Standardized Metadata
Let's document the metadata of the data table itself. It may well be that we decide an Ecological Forecast has to have specific columns like the ones described above, which would thus correspond to a partially pre-defined attributes table (e.g. the units would probably still be allowed to vary, but format would be the same.)
Note one weakness of this format is that it assumes all data in a column have the same units. This common assumption might be violoated by transformations to "long" form data, where you have columns like "variable", "value", and "units". (The long form may be useful, but it exposes much less information in the metadata layer -- e.g. we no longer know what's actually being measured without looking at the data file itself).

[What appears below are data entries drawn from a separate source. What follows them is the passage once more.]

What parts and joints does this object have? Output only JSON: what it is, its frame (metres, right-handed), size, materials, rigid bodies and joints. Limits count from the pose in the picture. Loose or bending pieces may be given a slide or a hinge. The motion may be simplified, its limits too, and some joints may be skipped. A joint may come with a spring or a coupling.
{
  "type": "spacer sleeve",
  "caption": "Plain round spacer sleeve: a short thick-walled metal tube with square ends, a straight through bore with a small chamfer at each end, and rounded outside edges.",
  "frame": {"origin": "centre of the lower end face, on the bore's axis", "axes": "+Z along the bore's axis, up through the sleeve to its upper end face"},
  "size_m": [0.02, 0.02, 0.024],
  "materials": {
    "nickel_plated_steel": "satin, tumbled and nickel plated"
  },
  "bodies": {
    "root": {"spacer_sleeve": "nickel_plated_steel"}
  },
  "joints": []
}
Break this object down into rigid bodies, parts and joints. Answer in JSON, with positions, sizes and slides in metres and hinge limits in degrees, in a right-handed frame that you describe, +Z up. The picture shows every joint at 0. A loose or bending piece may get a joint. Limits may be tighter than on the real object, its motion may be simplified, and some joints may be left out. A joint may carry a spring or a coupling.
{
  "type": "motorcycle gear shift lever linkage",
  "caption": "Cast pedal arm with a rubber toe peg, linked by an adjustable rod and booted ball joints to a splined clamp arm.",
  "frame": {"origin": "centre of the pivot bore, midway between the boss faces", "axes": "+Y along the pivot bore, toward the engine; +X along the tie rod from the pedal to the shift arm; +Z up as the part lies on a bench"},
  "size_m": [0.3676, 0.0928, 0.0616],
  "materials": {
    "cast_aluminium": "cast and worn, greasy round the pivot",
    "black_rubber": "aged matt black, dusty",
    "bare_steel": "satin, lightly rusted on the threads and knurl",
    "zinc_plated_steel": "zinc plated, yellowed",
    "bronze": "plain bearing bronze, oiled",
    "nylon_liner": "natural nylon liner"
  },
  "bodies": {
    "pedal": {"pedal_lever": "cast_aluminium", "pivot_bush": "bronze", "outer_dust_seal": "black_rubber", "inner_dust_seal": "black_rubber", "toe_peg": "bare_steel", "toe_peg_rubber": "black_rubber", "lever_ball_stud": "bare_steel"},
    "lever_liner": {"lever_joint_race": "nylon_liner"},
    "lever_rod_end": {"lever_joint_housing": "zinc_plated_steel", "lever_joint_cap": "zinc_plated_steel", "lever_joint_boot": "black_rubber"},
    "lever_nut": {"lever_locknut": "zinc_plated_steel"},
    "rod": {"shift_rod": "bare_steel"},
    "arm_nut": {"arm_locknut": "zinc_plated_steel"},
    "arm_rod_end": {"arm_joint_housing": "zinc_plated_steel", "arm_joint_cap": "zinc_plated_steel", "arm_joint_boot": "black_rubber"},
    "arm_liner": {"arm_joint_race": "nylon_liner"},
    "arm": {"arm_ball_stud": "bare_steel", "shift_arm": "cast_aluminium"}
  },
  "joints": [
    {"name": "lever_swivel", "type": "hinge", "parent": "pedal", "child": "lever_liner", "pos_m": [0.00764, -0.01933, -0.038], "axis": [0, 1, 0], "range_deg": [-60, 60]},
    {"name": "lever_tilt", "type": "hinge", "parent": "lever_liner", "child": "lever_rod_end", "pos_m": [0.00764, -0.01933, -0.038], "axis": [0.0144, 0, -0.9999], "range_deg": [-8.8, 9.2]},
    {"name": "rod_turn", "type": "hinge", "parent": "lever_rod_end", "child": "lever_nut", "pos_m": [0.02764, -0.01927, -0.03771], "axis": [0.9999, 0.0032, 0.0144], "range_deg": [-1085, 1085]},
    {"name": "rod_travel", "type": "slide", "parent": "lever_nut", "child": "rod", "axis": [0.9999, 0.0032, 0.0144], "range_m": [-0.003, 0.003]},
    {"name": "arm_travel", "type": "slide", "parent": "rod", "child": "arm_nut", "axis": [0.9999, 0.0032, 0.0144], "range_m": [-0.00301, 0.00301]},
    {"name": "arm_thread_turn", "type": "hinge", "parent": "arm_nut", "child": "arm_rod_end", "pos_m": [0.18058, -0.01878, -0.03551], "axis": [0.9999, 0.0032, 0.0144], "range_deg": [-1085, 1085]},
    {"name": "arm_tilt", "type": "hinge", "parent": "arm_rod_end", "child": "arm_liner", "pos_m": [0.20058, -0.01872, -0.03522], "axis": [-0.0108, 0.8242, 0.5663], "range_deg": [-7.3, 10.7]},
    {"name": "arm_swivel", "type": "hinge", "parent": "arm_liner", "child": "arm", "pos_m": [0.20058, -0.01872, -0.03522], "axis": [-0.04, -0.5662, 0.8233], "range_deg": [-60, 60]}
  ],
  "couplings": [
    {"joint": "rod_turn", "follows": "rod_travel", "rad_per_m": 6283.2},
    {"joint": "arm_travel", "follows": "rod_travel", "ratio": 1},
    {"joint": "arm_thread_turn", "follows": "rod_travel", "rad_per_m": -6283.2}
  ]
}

attributes <- tibble::tribble(
~attributeName, ~attributeDefinition, ~unit, ~formatString, ~numberType, ~definition,
"time", "time", "year", "YYYY-MM-DD", "numberType", NA,
"depth", "depth in reservior", "meter", NA, "real", NA,
"ensemble", "index of ensemble member", "dimensionless", NA, "integer", NA,
"species_1", "Population size of species 1", "numberPerMeterSquared", NA, "real", NA,
"species_2", "Population size of species 2", "numberPerMeterSquared", NA, "real", NA,
"forecast_issue_time", "time that forecast was created", NA, "YYYY-MM-DD", NA, NA,
"data_assimilation", "Flag whether time step included data assimilation", "dimensionless", NA, "integer", NA,
"Forecast_id", "ID for specific forecast cycle", NA, NA, NA, "forecast id",
"ForecastProject_id", "ID for forecasting project", NA, NA, NA, "project id"
)
attrList <- set_attributes(attributes,
col_classes = c("Date", "numeric", "numeric",
"numeric","numeric", "Date",
"numeric", "character", "character"))
physical <- set_physical("logistic-forecast-ensemble-multi-variable-multi-depth.csv")
## Automatically calculated file size using file.size("logistic-forecast-ensemble-multi-variable-multi-depth.csv")
## Automatically calculated authentication size using digest::digest("logistic-forecast-ensemble-multi-variable-multi-depth.csv", algo = "md5", file = TRUE)
dataTable <- eml$dataTable(
entityName = "logistic-forecast-ensemble-multi-variable-multi-depth.csv",
entityDescription = "Forecast of population size using a depth specific model",
physical = physical,
attributeList = attrList)
There's a lot more optional terminology that could be exploited here -- for instance, the specification lets us define different missing value codes (and explanations) for each column, and allows us to indicate precision, minimum and maximum.
Note that physical type can document almost any formats as well, including NetCDF etc. A NetCDF file would still document the variables measured in much the same way regardless of the underlying representation. Note that
Now that we've documented the actual data.frame itself, we can add additional metadata to the record describing our forecast, which is essential for citing, discovering, and interpreting the result. We start with some authorship information.
me <- list(individualName = list(givenName = "Quinn",
surName = "Thomas"),
electronicMailAddress = "rqthomas@vt.edu",
id = "https://orcid.org/0000-0003-1282-7825")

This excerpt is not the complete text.